Parallel Diffusion Model-based Sparse-view Cone-beam Breast CT
Wenjun Xia, Hsin Wu Tseng, Chuang Niu, Wenxiang Cong, Xiaohua Zhang, Shaohua Liu, Ruola Ning, Srinivasan Vedantham, Ge Wang
TL;DR
This work tackles high radiation dose in breast CT by introducing a parallel, dual-domain diffusion-model reconstruction framework for sparse-view cone-beam imaging. By splitting the workflow into projection- and image-domain DDPMs trained in parallel on sub-volumes, the method achieves high-resolution reconstructions from half- to one-third-dose data, outperforming U-Net and single-domain diffusion baselines.
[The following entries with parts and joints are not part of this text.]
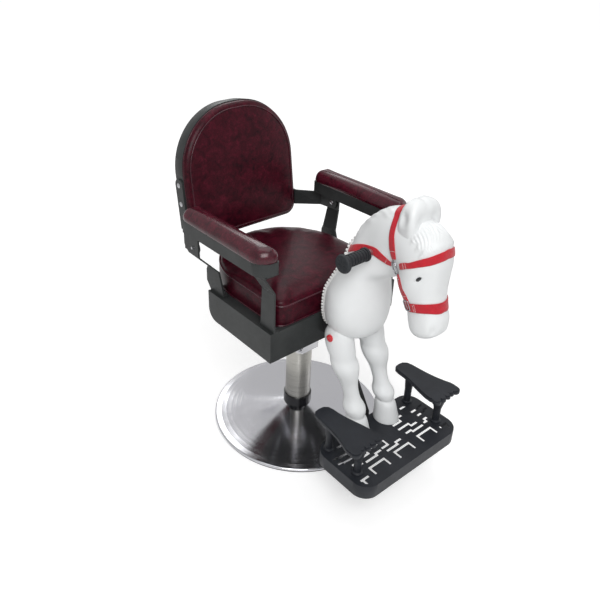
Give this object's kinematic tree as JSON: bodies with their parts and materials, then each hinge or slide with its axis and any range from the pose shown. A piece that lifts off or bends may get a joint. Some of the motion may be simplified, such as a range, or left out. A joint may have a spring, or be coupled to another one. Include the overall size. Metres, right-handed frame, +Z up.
{
  "type": "child's salon chair",
  "caption": "Height-adjustable child's barber chair on a chrome dish base, with padded seat, arms and round-topped back, a white pony figure in front, handlebar grips and a pierced footrest.",
  "frame": {"origin": "middle of the round base, on the floor", "axes": "+Z up the lift column; the sitter faces -Y, where the pony and the footrest stand; +X to the sitter's left"},
  "size_m": [0.585, 0.9002, 1.0128],
  "materials": {
    "floor_rubber": "matt black moulded rubber sheet",
    "weight_iron": "rough casting, dark",
    "chrome": "bright polished chrome plate",
    "brushed_tube": "brushed round the tube",
    "black_band": "gloss black",
    "bronze": "turned bearing bronze",
    "tread_rubber": "ribbed matt black",
    "piston_steel": "turned steel",
    "black_steel": "satin black powder coat",
    "bolt_steel": "zinc plated",
    "frame_paint": "charcoal powder coat, fine texture, satin",
    "plywood": "plain plywood, unseen",
    "seat_vinyl": "marbled burgundy vinyl, soft gloss",
    "arm_vinyl": "marbled burgundy vinyl, gloss",
    "pony_plastic": "white rotomoulded plastic, soft sheen",
    "cap_plastic": "gloss red",
    "eye_plastic": "gloss black",
    "trim_plastic": "white beading",
    "bar_steel": "drawn tube",
    "grip_rubber": "ribbed black rubber",
    "webbing": "red woven nylon webbing with white stitching",
    "ring_metal": "nickel plated wire",
    "deck_paint": "dark slate powder coat, satin"
  },
  "bodies": {
    "base": {"floor_pad": "floor_rubber", "weight_plate": "weight_iron", "base_dish": "chrome", "pump_tube": "brushed_tube", "pump_band": "black_band", "thrust_washer": "bronze"},
    "pump_head_body": {"pump_head": "chrome", "gland_bush": "bronze"},
    "lever": {"lever_shaft": "chrome", "foot_lever": "chrome", "lever_tread": "tread_rubber"},
    "seat": {"lift_rod": "chrome", "lift_piston": "piston_steel", "seat_hub": "black_steel", "mount_rails": "black_steel", "mount_bolts": "bolt_steel", "seat_box": "frame_paint", "seat_board": "plywood", "seat_cushion": "seat_vinyl", "front_post_l": "frame_paint", "front_post_r": "frame_paint", "rear_post_l": "frame_paint", "rear_post_r": "frame_paint", "arm_tray_l": "frame_paint", "arm_tray_r": "frame_paint", "arm_board_l": "plywood", "arm_board_r": "plywood", "arm_pad_l": "arm_vinyl", "arm_pad_r": "arm_vinyl", "arm_bolts": "bolt_steel", "back_bracket_l": "frame_paint", "back_bracket_r": "frame_paint", "bracket_bolts": "bolt_steel", "back_shell": "frame_paint", "back_board": "plywood", "back_pad": "seat_vinyl", "pony_bracket": "black_steel", "pony_body": "pony_plastic", "pony_leg_l": "pony_plastic", "pony_leg_r": "pony_plastic", "leg_caps": "cap_plastic", "pony_eyes": "eye_plastic", "bead_trim": "trim_plastic", "handle_bar": "bar_steel", "grip_l": "grip_rubber", "grip_r": "grip_rubber", "head_strap": "webbing", "brow_band": "webbing", "nose_band": "webbing", "cheek_straps": "webbing", "reins": "webbing", "halter_rings": "ring_metal", "footrest_strut": "black_steel", "footrest_deck": "deck_paint", "pedal_l": "deck_paint", "pedal_r": "deck_paint", "pedal_posts_l": "deck_paint", "pedal_posts_r": "deck_paint"}
  },
  "joints": [
    {"name": "head_swivel", "type": "hinge", "parent": "base", "child": "pump_head_body", "pos_m": [0, 0, 0], "axis": [0, 0, 1], "continuous": true},
    {"name": "seat_lift", "type": "slide", "parent": "pump_head_body", "child": "seat", "axis": [0, 0, 1], "range_m": [0, 0.12]},
    {"name": "lever_pump", "type": "hinge", "parent": "pump_head_body", "child": "lever", "pos_m": [0, -0.052, 0.317], "axis": [1, 0, 0], "range_deg": [-20, 0], "stiffness_Nm_per_rad": 30, "springref_deg": 11.46}
  ]
}
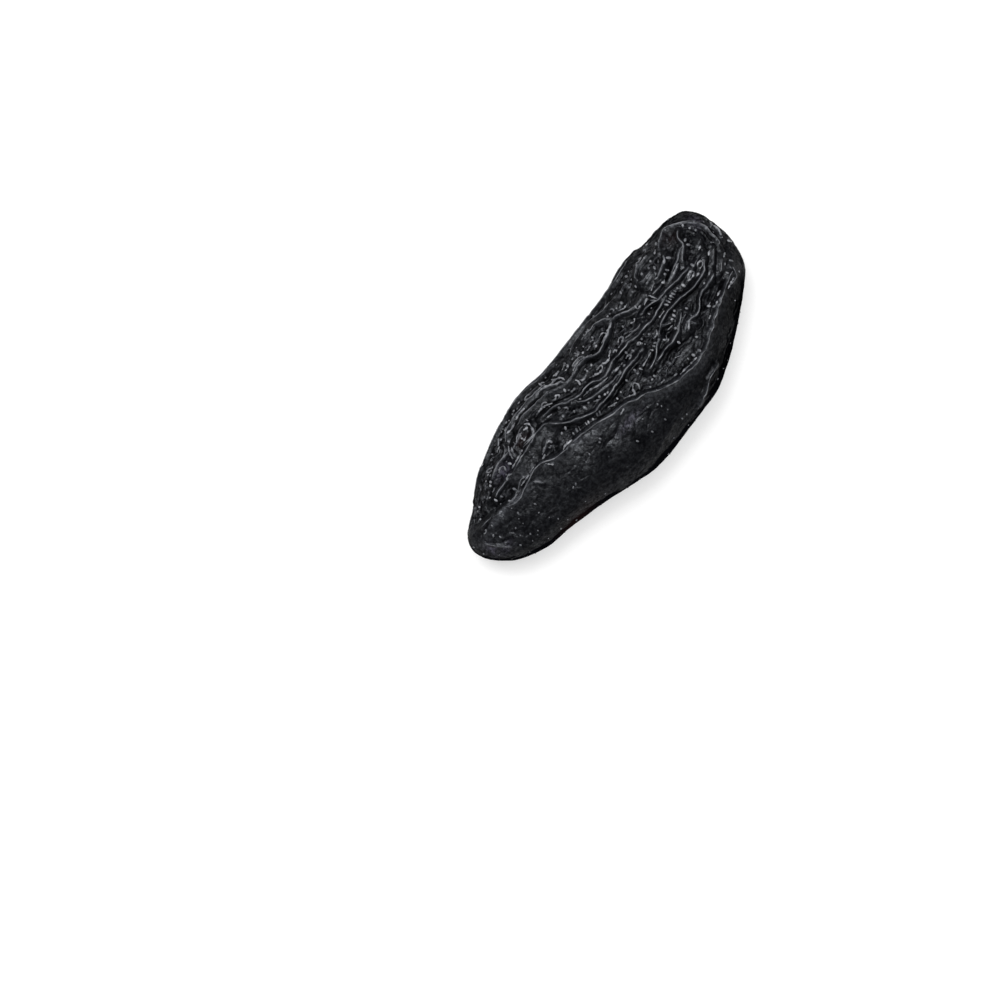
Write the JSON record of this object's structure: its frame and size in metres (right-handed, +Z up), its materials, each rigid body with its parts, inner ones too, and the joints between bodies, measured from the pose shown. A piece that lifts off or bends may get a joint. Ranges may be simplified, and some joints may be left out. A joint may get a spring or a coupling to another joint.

The approach addresses memory and compute barriers inherent to large 3D diffusion models and is designed for distributed/cloud deployment, with potential extension to photon-counting CT. Overall, the method demonstrates enhanced image quality under reduced dose, highlighting diffusion-type models as a viable path toward safer, more effective breast cancer screening.
Abstract
Breast cancer is the most prevalent cancer among women worldwide, and early detection is crucial for reducing its mortality rate and improving quality of life. Dedicated breast computed tomography (CT) scanners offer better image quality than mammography and tomosynthesis in general but at higher radiation dose. To enable breast CT for cancer screening, the challenge is to minimize the radiation dose without compromising image quality, according to the ALARA principle (as low as reasonably achievable). Over the past years, deep learning has shown remarkable successes in various tasks, including low-dose CT especially few-view CT. Currently, the diffusion model presents the state of the art for CT reconstruction. To develop the first diffusion model-based breast CT reconstruction method, here we report innovations to address the large memory requirement for breast cone-beam CT reconstruction and high computational cost of the diffusion model. Specifically, in this study we transform the cutting-edge Denoising Diffusion Probabilistic Model (DDPM) into a parallel framework for sub-volume-based sparse-view breast CT image reconstruction in projection and image domains. This novel approach involves the concurrent training of two distinct DDPM models dedicated to processing projection and image data synergistically in the dual domains. Our experimental findings reveal that this method delivers competitive reconstruction performance at half to one-third of the standard radiation doses. This advancement demonstrates an exciting potential of diffusion-type models for volumetric breast reconstruction at high-resolution with much-reduced radiation dose and as such hopefully redefines breast cancer screening and diagnosis.